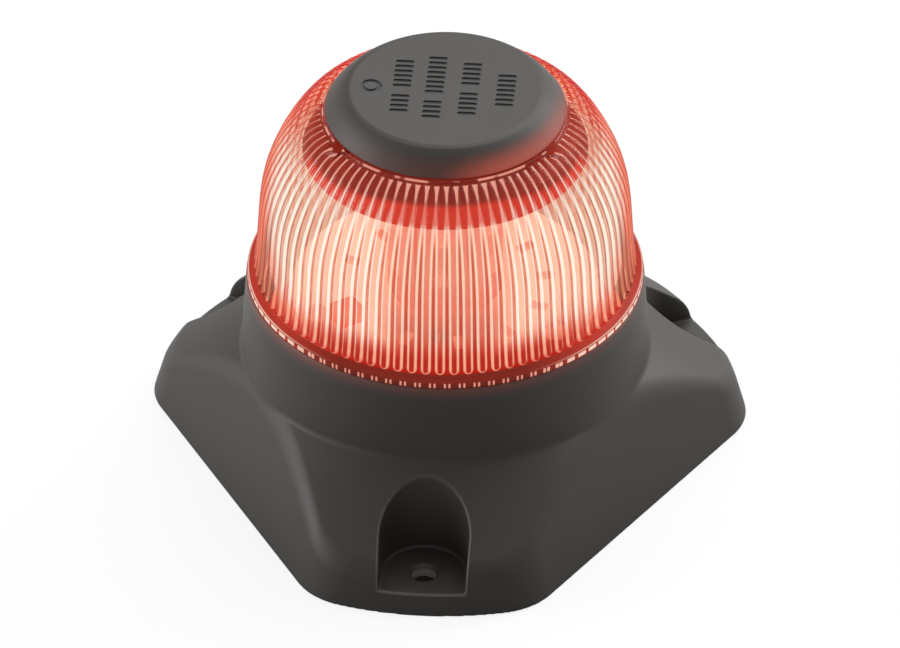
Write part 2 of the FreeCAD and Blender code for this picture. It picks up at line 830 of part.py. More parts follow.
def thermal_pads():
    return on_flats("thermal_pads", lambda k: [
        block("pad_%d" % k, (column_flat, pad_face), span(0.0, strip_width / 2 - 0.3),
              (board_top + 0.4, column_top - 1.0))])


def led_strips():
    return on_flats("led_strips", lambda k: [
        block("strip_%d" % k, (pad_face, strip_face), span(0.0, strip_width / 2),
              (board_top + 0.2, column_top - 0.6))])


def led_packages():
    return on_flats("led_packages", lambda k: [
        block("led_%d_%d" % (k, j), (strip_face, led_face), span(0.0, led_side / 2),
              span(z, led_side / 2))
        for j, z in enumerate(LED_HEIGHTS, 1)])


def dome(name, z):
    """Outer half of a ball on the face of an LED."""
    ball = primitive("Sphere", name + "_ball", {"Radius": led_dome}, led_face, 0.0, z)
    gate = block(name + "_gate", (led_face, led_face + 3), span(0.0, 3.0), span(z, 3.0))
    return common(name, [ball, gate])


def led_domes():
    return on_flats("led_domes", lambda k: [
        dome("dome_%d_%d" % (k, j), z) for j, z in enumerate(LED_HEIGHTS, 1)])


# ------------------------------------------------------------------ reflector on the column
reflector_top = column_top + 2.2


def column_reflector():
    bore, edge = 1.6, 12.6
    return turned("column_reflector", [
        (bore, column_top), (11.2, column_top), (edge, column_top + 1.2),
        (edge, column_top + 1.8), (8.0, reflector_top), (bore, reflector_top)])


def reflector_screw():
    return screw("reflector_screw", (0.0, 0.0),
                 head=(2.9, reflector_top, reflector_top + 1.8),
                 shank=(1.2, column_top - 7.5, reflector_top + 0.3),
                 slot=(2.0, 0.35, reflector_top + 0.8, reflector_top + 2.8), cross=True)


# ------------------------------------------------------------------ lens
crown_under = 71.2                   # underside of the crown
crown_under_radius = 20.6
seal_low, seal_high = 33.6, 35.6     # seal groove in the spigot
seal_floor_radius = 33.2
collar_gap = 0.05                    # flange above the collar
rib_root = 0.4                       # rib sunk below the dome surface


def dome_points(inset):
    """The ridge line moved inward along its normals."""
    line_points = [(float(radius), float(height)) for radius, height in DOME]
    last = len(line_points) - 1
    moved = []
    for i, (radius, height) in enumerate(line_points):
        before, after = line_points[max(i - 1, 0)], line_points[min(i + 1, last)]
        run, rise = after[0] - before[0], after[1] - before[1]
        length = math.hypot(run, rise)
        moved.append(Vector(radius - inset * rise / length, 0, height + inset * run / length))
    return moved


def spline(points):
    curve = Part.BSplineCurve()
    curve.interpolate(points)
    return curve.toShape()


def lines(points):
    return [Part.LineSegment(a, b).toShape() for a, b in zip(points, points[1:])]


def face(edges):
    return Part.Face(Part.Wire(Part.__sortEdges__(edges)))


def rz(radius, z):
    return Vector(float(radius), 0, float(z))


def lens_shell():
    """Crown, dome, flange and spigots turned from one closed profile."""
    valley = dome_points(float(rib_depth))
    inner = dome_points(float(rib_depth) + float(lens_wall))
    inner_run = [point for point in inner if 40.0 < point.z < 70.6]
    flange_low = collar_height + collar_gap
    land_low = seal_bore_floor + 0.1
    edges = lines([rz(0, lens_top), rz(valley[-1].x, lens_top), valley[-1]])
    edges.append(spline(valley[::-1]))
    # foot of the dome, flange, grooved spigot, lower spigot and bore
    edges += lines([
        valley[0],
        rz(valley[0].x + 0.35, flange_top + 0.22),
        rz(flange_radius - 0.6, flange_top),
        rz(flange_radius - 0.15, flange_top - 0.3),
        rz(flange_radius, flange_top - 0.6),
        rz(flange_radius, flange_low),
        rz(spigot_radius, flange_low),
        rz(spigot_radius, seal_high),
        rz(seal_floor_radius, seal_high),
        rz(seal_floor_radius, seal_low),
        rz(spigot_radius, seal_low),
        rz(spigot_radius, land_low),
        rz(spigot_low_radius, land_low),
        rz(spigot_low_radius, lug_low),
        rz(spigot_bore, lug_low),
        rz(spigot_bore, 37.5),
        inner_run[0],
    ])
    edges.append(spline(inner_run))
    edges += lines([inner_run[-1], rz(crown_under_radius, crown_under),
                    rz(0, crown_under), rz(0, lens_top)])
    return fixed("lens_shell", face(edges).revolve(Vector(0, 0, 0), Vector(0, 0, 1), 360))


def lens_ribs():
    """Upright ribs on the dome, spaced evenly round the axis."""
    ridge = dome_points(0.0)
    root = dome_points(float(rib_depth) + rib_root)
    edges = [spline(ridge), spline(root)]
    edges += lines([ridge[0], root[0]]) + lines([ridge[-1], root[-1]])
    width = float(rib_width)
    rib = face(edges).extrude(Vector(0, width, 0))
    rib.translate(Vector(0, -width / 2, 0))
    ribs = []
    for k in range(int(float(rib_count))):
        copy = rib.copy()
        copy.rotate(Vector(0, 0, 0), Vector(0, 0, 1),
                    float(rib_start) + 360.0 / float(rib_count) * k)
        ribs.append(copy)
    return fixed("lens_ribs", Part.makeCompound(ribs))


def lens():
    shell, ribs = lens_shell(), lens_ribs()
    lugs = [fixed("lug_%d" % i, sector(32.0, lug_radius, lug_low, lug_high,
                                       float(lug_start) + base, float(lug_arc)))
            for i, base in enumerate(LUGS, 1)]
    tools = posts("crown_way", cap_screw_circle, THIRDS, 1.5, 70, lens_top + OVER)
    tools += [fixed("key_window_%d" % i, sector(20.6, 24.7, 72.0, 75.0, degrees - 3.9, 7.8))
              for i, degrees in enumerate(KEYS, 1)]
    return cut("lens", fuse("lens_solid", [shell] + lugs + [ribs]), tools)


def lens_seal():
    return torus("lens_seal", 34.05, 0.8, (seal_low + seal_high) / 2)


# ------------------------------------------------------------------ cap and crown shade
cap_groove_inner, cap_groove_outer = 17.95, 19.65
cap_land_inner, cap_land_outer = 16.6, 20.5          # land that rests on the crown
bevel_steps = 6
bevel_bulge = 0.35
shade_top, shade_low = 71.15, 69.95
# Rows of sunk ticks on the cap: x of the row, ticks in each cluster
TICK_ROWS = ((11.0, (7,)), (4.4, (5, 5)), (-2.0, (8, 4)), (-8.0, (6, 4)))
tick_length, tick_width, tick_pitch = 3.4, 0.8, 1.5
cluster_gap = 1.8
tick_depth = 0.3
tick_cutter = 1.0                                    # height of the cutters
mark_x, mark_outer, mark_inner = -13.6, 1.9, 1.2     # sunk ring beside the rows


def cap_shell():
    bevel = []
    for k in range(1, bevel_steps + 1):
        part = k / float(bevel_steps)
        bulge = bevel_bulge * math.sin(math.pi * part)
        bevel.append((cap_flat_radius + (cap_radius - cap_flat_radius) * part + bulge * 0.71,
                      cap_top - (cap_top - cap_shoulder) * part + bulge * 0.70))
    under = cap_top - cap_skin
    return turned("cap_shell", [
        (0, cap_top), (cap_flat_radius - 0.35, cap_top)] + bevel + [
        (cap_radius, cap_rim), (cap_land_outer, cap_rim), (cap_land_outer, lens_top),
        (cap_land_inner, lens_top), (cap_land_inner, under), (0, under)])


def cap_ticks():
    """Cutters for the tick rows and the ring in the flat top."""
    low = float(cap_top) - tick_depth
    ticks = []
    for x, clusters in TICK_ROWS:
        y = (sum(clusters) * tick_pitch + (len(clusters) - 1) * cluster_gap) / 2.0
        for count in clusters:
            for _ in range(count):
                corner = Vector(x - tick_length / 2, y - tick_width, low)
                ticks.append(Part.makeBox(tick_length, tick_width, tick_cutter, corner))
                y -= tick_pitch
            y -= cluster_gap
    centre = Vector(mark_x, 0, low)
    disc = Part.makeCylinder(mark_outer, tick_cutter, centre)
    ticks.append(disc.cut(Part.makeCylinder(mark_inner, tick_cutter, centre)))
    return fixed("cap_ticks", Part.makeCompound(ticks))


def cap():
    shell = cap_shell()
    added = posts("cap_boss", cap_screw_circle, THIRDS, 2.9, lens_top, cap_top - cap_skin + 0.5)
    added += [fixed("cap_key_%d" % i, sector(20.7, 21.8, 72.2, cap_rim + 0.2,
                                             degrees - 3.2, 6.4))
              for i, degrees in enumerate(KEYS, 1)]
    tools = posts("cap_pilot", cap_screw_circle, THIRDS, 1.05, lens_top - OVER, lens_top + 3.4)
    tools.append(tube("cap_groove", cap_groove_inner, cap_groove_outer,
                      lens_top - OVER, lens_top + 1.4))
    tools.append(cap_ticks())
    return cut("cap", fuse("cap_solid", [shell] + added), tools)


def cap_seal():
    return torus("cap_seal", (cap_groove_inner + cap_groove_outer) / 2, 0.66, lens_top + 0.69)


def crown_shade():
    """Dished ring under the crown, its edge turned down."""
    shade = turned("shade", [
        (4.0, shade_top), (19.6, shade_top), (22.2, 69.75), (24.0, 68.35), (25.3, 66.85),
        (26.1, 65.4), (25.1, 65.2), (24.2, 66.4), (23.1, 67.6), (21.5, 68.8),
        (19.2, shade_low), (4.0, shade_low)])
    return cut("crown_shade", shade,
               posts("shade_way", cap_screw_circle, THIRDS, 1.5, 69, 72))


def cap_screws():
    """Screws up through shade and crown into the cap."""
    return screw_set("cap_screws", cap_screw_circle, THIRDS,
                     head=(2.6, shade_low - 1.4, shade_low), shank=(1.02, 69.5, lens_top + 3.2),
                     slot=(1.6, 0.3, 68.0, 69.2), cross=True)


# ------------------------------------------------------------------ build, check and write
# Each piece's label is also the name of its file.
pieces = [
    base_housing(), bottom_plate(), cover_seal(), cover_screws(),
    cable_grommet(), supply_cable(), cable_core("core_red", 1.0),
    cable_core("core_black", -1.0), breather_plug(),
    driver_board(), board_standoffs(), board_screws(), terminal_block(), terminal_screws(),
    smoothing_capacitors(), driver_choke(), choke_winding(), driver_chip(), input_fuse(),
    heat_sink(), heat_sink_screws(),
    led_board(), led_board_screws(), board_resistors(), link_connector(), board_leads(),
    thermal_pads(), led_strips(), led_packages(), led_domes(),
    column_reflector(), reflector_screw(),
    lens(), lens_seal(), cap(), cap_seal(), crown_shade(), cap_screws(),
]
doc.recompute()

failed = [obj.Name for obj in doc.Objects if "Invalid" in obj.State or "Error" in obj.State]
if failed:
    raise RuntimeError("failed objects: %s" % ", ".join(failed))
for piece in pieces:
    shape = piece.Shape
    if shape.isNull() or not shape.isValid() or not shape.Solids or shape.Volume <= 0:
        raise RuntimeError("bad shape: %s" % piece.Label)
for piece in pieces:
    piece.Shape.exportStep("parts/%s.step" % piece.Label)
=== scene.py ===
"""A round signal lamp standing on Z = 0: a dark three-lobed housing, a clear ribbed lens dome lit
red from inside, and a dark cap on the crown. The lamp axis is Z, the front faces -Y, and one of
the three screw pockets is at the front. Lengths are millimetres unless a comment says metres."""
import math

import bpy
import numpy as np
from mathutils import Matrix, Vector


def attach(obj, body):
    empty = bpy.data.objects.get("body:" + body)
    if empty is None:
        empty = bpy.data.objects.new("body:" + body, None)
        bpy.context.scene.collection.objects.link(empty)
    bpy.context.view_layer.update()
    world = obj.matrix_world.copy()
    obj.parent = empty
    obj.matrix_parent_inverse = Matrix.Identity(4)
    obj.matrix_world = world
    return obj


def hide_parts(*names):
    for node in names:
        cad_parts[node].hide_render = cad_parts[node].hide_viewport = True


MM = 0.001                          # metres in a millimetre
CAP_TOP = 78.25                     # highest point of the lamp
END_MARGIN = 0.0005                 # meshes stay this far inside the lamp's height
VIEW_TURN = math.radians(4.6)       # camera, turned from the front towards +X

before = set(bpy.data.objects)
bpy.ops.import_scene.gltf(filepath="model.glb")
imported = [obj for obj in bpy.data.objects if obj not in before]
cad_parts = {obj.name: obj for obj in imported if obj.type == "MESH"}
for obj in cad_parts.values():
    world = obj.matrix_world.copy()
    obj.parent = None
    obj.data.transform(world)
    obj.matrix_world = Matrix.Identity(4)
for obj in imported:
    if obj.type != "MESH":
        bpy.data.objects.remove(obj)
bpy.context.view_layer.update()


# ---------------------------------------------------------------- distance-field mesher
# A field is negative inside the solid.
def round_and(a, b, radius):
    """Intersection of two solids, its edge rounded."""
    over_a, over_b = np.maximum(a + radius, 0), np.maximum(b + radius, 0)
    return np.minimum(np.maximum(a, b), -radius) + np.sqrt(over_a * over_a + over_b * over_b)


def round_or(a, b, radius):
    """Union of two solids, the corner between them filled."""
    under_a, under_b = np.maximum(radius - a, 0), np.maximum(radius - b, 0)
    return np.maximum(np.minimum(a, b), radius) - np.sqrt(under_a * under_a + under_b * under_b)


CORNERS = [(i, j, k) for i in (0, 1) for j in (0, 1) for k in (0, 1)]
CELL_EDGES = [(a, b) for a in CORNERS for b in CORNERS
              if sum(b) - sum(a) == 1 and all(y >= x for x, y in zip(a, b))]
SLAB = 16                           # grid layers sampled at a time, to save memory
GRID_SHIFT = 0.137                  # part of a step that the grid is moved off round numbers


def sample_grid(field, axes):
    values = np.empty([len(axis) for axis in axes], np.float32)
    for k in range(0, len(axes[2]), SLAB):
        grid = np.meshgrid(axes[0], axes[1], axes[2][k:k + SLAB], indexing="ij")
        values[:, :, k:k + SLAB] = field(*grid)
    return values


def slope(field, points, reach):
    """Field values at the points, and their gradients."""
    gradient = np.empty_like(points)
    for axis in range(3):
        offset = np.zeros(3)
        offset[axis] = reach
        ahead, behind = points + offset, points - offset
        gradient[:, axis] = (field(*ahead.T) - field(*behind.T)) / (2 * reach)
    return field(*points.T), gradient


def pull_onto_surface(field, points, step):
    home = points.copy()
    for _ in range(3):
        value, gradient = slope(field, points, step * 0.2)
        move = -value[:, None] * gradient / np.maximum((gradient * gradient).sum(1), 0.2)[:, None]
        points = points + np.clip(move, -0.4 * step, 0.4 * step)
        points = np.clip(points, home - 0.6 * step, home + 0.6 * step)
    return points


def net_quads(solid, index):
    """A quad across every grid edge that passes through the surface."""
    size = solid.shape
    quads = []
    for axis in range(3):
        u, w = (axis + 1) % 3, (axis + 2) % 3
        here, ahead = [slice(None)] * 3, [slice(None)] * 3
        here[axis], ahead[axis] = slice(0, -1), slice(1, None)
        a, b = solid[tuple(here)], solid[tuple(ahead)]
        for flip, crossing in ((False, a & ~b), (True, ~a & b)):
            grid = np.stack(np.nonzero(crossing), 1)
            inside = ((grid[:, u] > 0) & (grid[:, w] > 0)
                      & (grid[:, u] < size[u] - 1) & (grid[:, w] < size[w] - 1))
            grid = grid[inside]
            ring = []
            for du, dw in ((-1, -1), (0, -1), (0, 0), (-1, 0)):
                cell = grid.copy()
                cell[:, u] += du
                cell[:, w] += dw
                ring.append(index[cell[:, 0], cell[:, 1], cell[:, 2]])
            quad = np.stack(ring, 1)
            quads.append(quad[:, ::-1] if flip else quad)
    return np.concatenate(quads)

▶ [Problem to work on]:
Only the lines from the one holding "failed = [obj.Name" through the one holding "cad_parts[node].hide_render = cad_parts[node].hide_viewport" are wanted; retype them exactly.

▶ [Answer for the task]:
failed = [obj.Name for obj in doc.Objects if "Invalid" in obj.State or "Error" in obj.State]
if failed:
    raise RuntimeError("failed objects: %s" % ", ".join(failed))
for piece in pieces:
    shape = piece.Shape
    if shape.isNull() or not shape.isValid() or not shape.Solids or shape.Volume <= 0:
        raise RuntimeError("bad shape: %s" % piece.Label)
for piece in pieces:
    piece.Shape.exportStep("parts/%s.step" % piece.Label)
=== scene.py ===
"""A round signal lamp standing on Z = 0: a dark three-lobed housing, a clear ribbed lens dome lit
red from inside, and a dark cap on the crown. The lamp axis is Z, the front faces -Y, and one of
the three screw pockets is at the front. Lengths are millimetres unless a comment says metres."""
import math

import bpy
import numpy as np
from mathutils import Matrix, Vector


def attach(obj, body):
    empty = bpy.data.objects.get("body:" + body)
    if empty is None:
        empty = bpy.data.objects.new("body:" + body, None)
        bpy.context.scene.collection.objects.link(empty)
    bpy.context.view_layer.update()
    world = obj.matrix_world.copy()
    obj.parent = empty
    obj.matrix_parent_inverse = Matrix.Identity(4)
    obj.matrix_world = world
    return obj


def hide_parts(*names):
    for node in names:
        cad_parts[node].hide_render = cad_parts[node].hide_viewport = True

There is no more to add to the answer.